La parca condolencia oficial
Yrigoyen ya había terminado su mandato cuando concurrió al velorio del coronel Varela con sus ex ministros y soportó la callada agitación castrense. Ni él había ascendido al coronel en vida ni tampoco lo haría post mortem su sucesor Marcelo T. de Alvear.
El gobierno fue parco en sus condolencias.
La muerte no bastó para precisar qué evaluación hacía de su misión en el sur. Frente al cadáver, expuesto en el Círculo Militar, el capitán Anaya dijo que su jefe había cumplido con las instrucciones del Poder Ejecutivo.
El diario radical La Época no dejó pasar su discurso.

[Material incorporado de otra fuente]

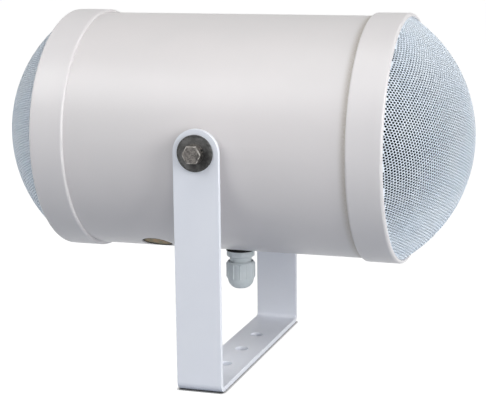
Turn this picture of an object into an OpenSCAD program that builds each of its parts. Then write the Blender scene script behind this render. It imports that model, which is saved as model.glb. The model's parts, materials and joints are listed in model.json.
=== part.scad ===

Al día siguiente, publicó:
“Falso, absolutamente falso. El teniente coronel Varela recibió del Ministro de Guerra las mismas instrucciones que la primera vez y que fueron la regla de la conducta notoria del gobierno, que ha terminado por pacificar todas las cuestiones sociales y políticas de la República. De tal manera, pues, que si fuera posible admitir que el teniente coronel Varela hubiera cometido alguno o algunos de los hechos que malévolamente se le imputan, habría faltado temerariamente a las instrucciones de su gobierno”.
Varela ya no tenía oportunidad de desmentirlo.